The Documentary Portrait

essays on photography made over years

Camera and coffee cup on a table in dramatic window light beside an armchair
Original illustration for The Documentary Portrait

Available Light: The Art of the Unposed Portrait

The defining technical decision of the documentary portrait tradition was a refusal: no flash, no lights, no direction. Available light — the light already in the room — is less a technique than a philosophy, and it produced the intimate visual language that separates a document from a session.
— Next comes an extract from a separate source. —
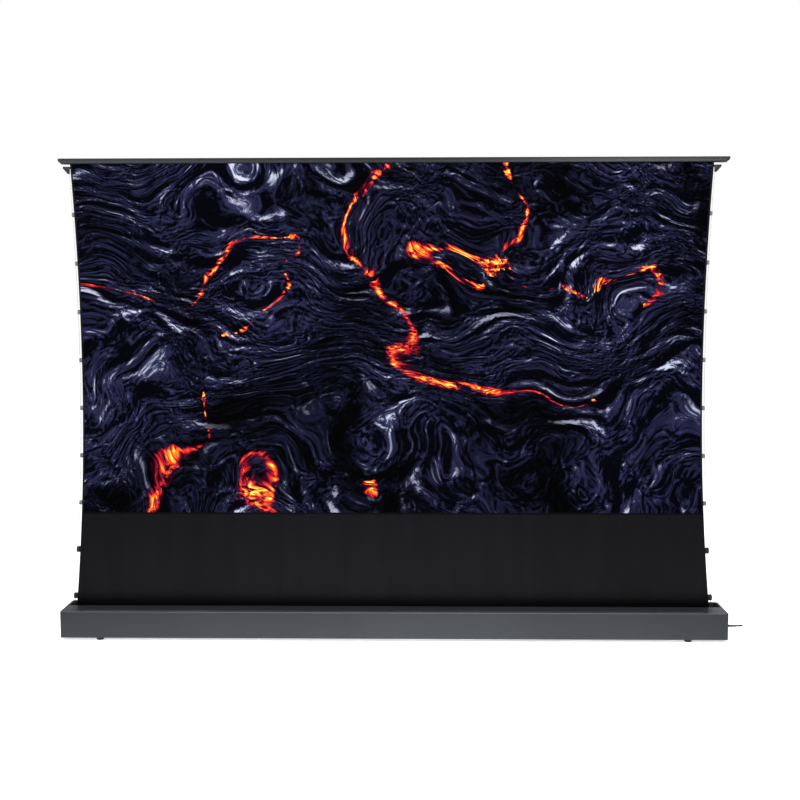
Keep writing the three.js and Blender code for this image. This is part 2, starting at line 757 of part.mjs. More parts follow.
/** Elbow pin: a head at each face and a collar between the two eyes. */
function elbowPin({ side, word }) {
  const radius = pin_diameter / 2;
  const gap = upper_plane - lower_plane - link_width;
  const marks = [
    [0, -head.thickness - seat_gap],
    [head.diameter / 2, -head.thickness - seat_gap],
    [head.diameter / 2, -seat_gap],
    [radius, -seat_gap],
    [radius, link_width + seat_gap],
    [head.diameter / 2, link_width + seat_gap],
    [head.diameter / 2, link_width + gap - seat_gap],
    [radius, link_width + gap - seat_gap],
    [radius, 2 * link_width + gap + seat_gap],
    [head.diameter / 2, 2 * link_width + gap + seat_gap],
    [head.diameter / 2, 2 * link_width + gap + seat_gap + head.thickness],
    [0, 2 * link_width + gap + seat_gap + head.thickness],
  ];
  const mesh = piece(`elbow_pin_${word}`, turned(marks, bore_steps), FINISH.steel);
  const x = side * (gear_radius + link_length * Math.sin(lean));
  mesh.position.set(x, lower_plane, lower_pivot_z + link_length * Math.cos(lean));
  return mesh;
}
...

Why the Light Already There

Flash announces the photographer; a tripod-mounted light kit converts a kitchen into a set. The moment a room is lit, its inhabitants begin performing for the apparatus, and the candid contract is broken. Photographers working in homes, hospices, and dressing rooms learned to treat the existing light as part of the truth they were recording — the dim hallway is dim, the lamp-lit bedroom is warm and shadowed, and the photograph that honors this carries the texture of actual life. The viewer can feel the difference even without naming it: available-light photographs look found, lit ones look made.
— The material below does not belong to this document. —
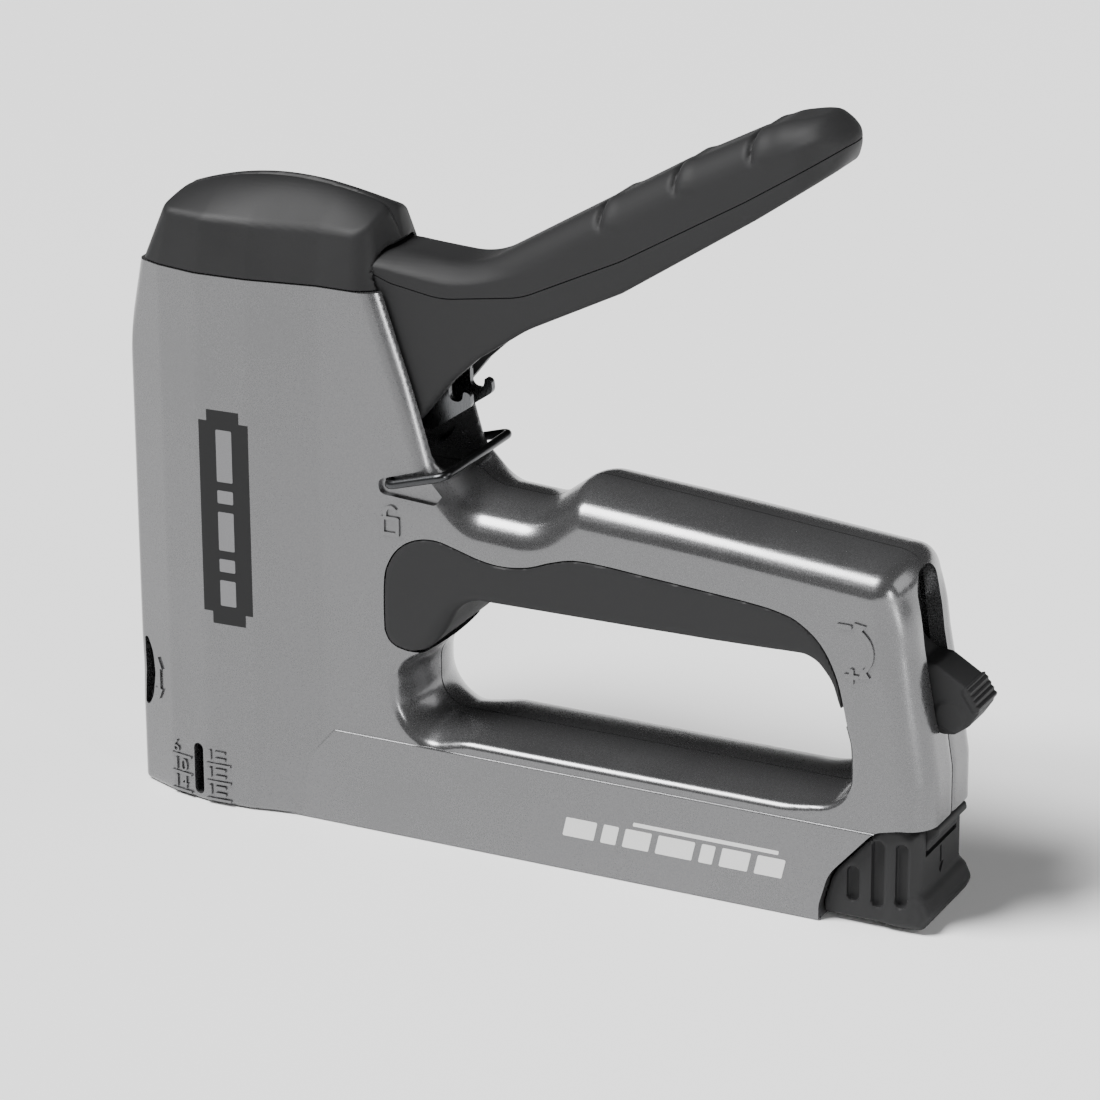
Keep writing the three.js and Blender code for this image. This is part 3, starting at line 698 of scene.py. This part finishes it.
LEVER = Outline([
    (POWER[0] + 2.6, POWER[1] - 4.6, 1), (187, 46.6, 1), (191, 43, 2), (194.2, 43.4, 1.2),
    (197.2, 45.6, 1), (199.2, 48.6, 0.7), (199.6, 50.2, 0.7), (196.7, 54.4, 0.7), (190, 58.4, 1.5),
    (186.4, 58.6, 1.5), (POWER[0], POWER[1] + 4.6, 1),
])
LEVER_TIP = Outline([(195.6, 53.4, 0.4), (198.7, 48.8, 0.4), (200, 49.8, 0.5), (196.8, 54.8, 0.5)])
LEVER_ARM = Outline([
    (POWER[0] - 2.2, POWER[1], 0.3), (POWER[0] + 2.2, POWER[1], 0.3),
    (POWER[0] + 1.6, POWER[1] + 9.5, 0.6), (POWER[0] - 1.6, POWER[1] + 9.5, 0.6),
])


def power_lever(plastic):
    body = skin("power_lever_tab", lever_tab, (172, -6.2, 41), (201.5, 6.2, 72.5), 0.4)
    return finished(body, "power_lever", plastic, ["power_lever"])


END = Outline([
    (169, 1.2, 0.6), (184, 1.2, 4), (190, 0.6, 2), (190, 22.6, 1), (186.5, 23.4, 4), (180.8, 22, 6),
    (170.8, 10.7, 10), (168.7, 3.2, 6),
])
FOOT = Outline([(182, 1.2, 1), (187, 0.5, 2), (191, 0.6, 1.8), (192.7, 4, 2), (190.6, 8.4, 2), (184, 6.5, 2)])
# Each groove is upright at x and runs from a low to a high z.
GRIP_SLOTS = [(175.3, 6.4, 11.6), (180.9, 5.9, 18.4), (186.3, 6.9, 18.6)]
ARROW = [(-0.45, 15.6), (0.45, 15.6), (0.45, 11.6), (1.7, 11.6), (0, 9.2), (-1.7, 11.6), (-0.45, 11.6)]


def end_body(x, y, z):
    wide = np.abs(y)
    edge = 0.6 + 2.2 * ease(184, 189, x)
    body = meet(END(x, z), wide - 12.7, edge)
    body = join(body, meet(FOOT(x, z), wide - 12.9, 2.0), 1.2)
    for at, low, high in GRIP_SLOTS:
        slot = np.hypot(x - at, z - np.clip(z, low, high)) - 1.4
        body = cut(body, meet(slot, 11.3 - wide, 0.5), 0.3)
    return body


def end_cap(plastic):
    body = skin("end_cap_shell", end_body, (167, -14.2, -0.6), (194, 14.2, 25), 0.5)
    plug = block("plug", (160, -6.9, 3), (176, 6.9, 17))
    combine(plug, [block("in", (150, -5.2, -1), (168.5, 5.2, 14.5))])
    combine(body, [plug], "UNION")
    combine(body, [
        block("rail room", (150, -5.1, 2.7), (181.4, 5.1, 14.3)),
        block("latch room", (181.6, -8.5, 16.2), (200, 8.5, 40)),
        pin_hole(LATCH, LATCH_PIN + PIN_ROOM, -10.6, 10.6),
        prism("arrow", ARROW, 189.6, 200, "x"),
    ])
    return finished(body, "magazine", plastic, ["end_cap"])


def latch_body(x, y, z):
    return meet(TONGUE(x, z), np.abs(y) - 8.2, 0.5)


TONGUE = Outline([
    (182, 17.8, 1.4), (188, 18.2, 0.5), (188.6, 17.3, 0.4), (190.2, 17.3, 0.5), (190.6, 19.6, 2),
    (192.6, 21.4, 0.9), (192.4, 23.1, 0.9), (189, 23.3, 1), (186.4, 22.8, 1), (182, 21.2, 1.4),
])


def latch(plastic):
    body = skin("latch_tongue", latch_body, (180.5, -9.3, 16.5), (194, 9.3, 24.6), 0.4)
    combine(body, [pin_hole(LATCH, LATCH_PIN + PIN_ROOM, -20, 20)])
    return finished(body, "latch", plastic, ["magazine_latch"])


def nose_ribs(plastic):
    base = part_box("nose_slide")[0].z / MM
    ribs, pitch = 6, 2.2
    plate = block("slide_plate", (1.8, -8.1, base), (2.6, 8.1, base + 12.4))
    parts = [block("cheek", (1.8, s * 7.75 - 0.35, base - 1.6), (4.7, s * 7.75 + 0.35, base + 14.5))
             for s in (-1, 1)]
    for i in range(ribs):
        low_edge = base + 0.3 + pitch * i
        front = [(1.3, low_edge), (2.3, low_edge - 0.2), (2.3, low_edge + 1.2), (1.3, low_edge + 0.8)]
        parts.append(prism("rib", front, -7.9, 7.9))
        for low_y, high_y in ((-9.1, -7.9), (7.9, 9.1)):
            parts.append(block("side_rib", (1.9, low_y, low_edge - 0.1), (4.5, high_y, low_edge + 1.2)))
    body = joined("nose_slide_ribs", [plate] + parts)
    bevel(body, 0.15, 2)
    return finished(body, "nose_slide", plastic, ["nose_slide"])


# ---- springs, screws and the inner pieces ----

def coil(name, centre, radius, wire, length, turns, axis, sides=12, per_turn=28):
    """A compression spring with one closed turn at each end, along its axis from centre."""
    steps = int(turns * per_turn)
    dead = 1.0
    pitch = (length - 4 * wire) / (turns - 2 * dead)
    path = []
    for i in range(steps + 1):
        turn = turns * i / steps
        rise = wire + wire * min(turn, dead) + pitch * max(0, min(turn, turns - dead) - dead)
        rise += wire * max(0, turn - (turns - dead))
        angle = 2 * math.pi * turn
        a, b = radius * math.cos(angle), radius * math.sin(angle)
        spot = {"z": (a, b, rise), "x": (rise, a, b), "y": (a, rise, b)}[axis]
        path.append(np.array(centre) + np.array(spot))
    return sweep(name, path, wire, sides)


def node_span(name):
    """Where a CAD node starts and ends along x, y and z."""
    low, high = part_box(name)
    return [((a - start) / MM, (b - start) / MM) for a, b, start in zip(low, high, (NOSE, 0, 0))]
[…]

The Grammar of Window Light

Domestic documentary work runs on window light, and its handling is the genre's core skill. North-facing windows give the soft, directional illumination painters prized for centuries — a fact museum lighting designers still exploit. A subject beside a window sits in light that models the face in one falling gradient; a subject between windows is cross-lit into drama; a subject against the window becomes silhouette and context. The available-light photographer's habit is to read rooms the way a printer reads negatives: where does the light enter, what does it touch, when during the day is it best. Long-term projects in a single house accumulate this knowledge until the photographer knows the building's light by hour and season.

The Kit That Disappears

Anticipation Over Direction

The unposed method replaces control with prediction. Candid photographers describe a learned pre-vision: knowing a beat early that a gesture is coming — the grandmother about to laugh, the child about to bolt — and being framed, focused, and ready when it arrives. This is why the method demands long acquaintance with subjects. Strangers are unpredictable; family, photographed for years, telegraph everything. The patience this requires is the same patience that defines every form covered on this site, from the newborn household to the small-town porch.
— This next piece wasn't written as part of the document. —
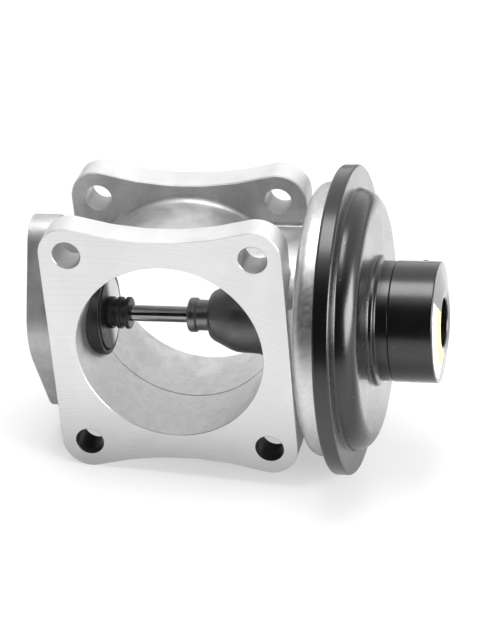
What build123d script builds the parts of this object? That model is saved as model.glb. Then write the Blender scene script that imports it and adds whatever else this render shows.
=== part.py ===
from build123d import *
import math
import os

# Vacuum-operated exhaust gas recirculation valve.
# A poppet valve crosses a cast duct and is pulled open by a diaphragm in a canister.
# Millimetres. +X runs along the stem from the exhaust port to the canister, +Y along the duct
# towards the manifold, +Z up. The origin is the duct's centre on the manifold face.

# Small edges and clearances that many pieces share
edge_break = 0.3
edge_round = 0.5
fold_round = 0.6
cut_past = 1.0
running_clearance = 0.03

# Duct and its two flanges
duct_bore_r = 29.0
duct_wall = 3.4
duct_length = 48.0
flange_thickness = 9.6
flange_side_land = 4.9
bolt_hole_r = 4.3
corner_r = 8.8
taller_by = 8.0
edge_sag = 4.0
cast_fillet = 2.9
cast_foot = 0.1
cast_edge = 0.9

# Seat ring in the exhaust port, and the head that closes it
seat_bore_r = 11.65
seat_sleeve_wall = 1.55
seat_flange_width = 4.7
seat_flange_thickness = 2.2
seat_sunk = 0.4
seat_lip_height = 1.75
seat_lip_width = 2.2
seat_pocket_depth = 2.5
seat_pocket_gap = 0.35
seat_reach = 21.1
head_overlap = 1.5
head_gap = 0.15
head_cone_short = 0.3
head_stand = 0.3

# Oval flange round the exhaust port
port_plate = 8.6
port_land = 1.4
port_end_r = 8.5
port_hole_out = 5.2
port_tap_r = 3.4
port_tap_depth = 14.0
port_tap_chamfer = 0.8
port_tap_point = 1.7
port_neck_step = 1.6
port_neck_reach = 15.0
port_neck_draft = 6.0

# Stem, and the grooved collar behind the head
stem_r = 2.5
stem_step = 0.5
collar_wall = 2.5
collar_groove = 0.7
collar_length = 6.8
collar_groove_count = 2

# Guide bush, and the boss that carries it into the duct
bush_wall = 2.3
bush_tip_wall = 2.9
bush_tip_length = 2.4
bush_tip_slope = 0.7
bush_tip_round = 0.8
bush_overhang = 6.8
bush_mouth_gap = 1.0
bush_mouth_depth = 3.0
boss_reach = 21.2
boss_nose_wall = 2.4
boss_nose_round = 1.2
boss_taper_length = 8.2
boss_taper_round = 7.0
boss_waist_wall = 6.6
boss_waist_draft = 0.2
boss_waist_length = 8.0
boss_root_wall = 10.2
boss_root_round = 4.0

# Pad for the canister, with the stem seal's pocket behind the bush
pad_r = 27.5
pad_stand = 3.4
pad_inset = 1.5
seal_wall = 5.5
seal_length = 3.8
seal_lip = 1.2
seal_back = 2.2
seal_hollow = 1.6
seal_recess = 2.6
retainer_thickness = 1.2
retainer_gap = 0.7
gasket_thickness = 0.6

# Countersunk screws between the pad and the dish
screw_count = 4
screw_first_angle = 45.0
screw_inset = 7.5
screw_r = 2.5
screw_length = 12.0
screw_hole_spare = 0.8
screw_socket_r = 1.5
screw_socket_depth = 1.2

# Black cover: its rim is rolled round the dish, and a neck is drawn from its top
cover_rim_r = 47.35
cover_sheet = 1.5
rim_wall = 1.15
rim_lip = 0.95
rim_lip_width = 3.25
rim_round = 0.9
rim_lip_round = 0.35
ring_width = 7.35
ring_crease = 0.8
cover_rise = 6.3
cover_shoulder = 6.0
neck_length = 5.8
neck_foot = 1.6
neck_foot_height = 1.4

# Plated dish under the cover
dish_sheet = 1.6
dish_depth = 8.3
dish_bend = 3.6
dish_wall_inset = 2.1
dish_flange_spare = 0.2
dish_hole_gap = 3.5
vent_r = 1.4
vent_inset = 3.0

# Diaphragm and its two plates
rubber = 1.0
plate_sheet = 1.2
plate_above_floor = 3.7
plate_lip = 1.0
plate_inset = 2.0
cup_wall = 2.0
fold_room = 10.4
fold_gap = 1.0
fold_height = 6.2
fold_outer_gap = 2.4
fold_crown = 1.0

# Spring cap with a blind, stepped socket in its end
cap_r = 18.5
cap_length = 14.8
cap_end = 2.2
cap_chamfer = 1.1
cap_seam = 0.35
cap_overhang = 0.2
cap_spigot_length = 5.4
cap_spigot_gap = 0.1
cap_wall = 2.1
socket_land = 10.95
socket_step = 0.45
socket_step_depth = 5.6
socket_depth = 11.6
socket_wall = 2.1
socket_mouth = 1.9
socket_mouth_depth = 0.35
socket_floor_round = 0.8
socket_outer_round = 1.2
seal_ring_r = 0.7
seal_ring_place = 2.7

# Return spring and the ring it pushes on
spring_wire_r = 1.0
spring_clearance = 1.3
spring_turns = 5.5
spring_seat_sheet = 1.2
spring_seat_lip = 1.6
spring_seat_gap = 0.3
spring_lip_gap = 0.2
spring_socket_gap = 0.8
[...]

Students of the method can study its masters in depth through the International Center of Photography, whose collections and courses center the candid tradition, and through the Museum of Modern Art's photography holdings, where the available-light document — from the street to the kitchen — forms the spine of the twentieth-century collection.

Failure as Method

Available-light work has a high technical failure rate, and the tradition treats this as a feature. Frames lost to subject motion, missed focus, and hopeless dimness are the tax paid for the frames no lit photograph could contain. The working ratio in candid documentary practice has always been brutal — rolls per keeper, not frames per keeper — and accepting it changes behavior: the photographer exposes generously, edits ruthlessly, and never lets a marginal exposure stop an honest attempt. The digital era softened the economics but not the principle. The unposed photograph is a low-percentage shot by definition; the method is to take it anyway, repeatedly, for years.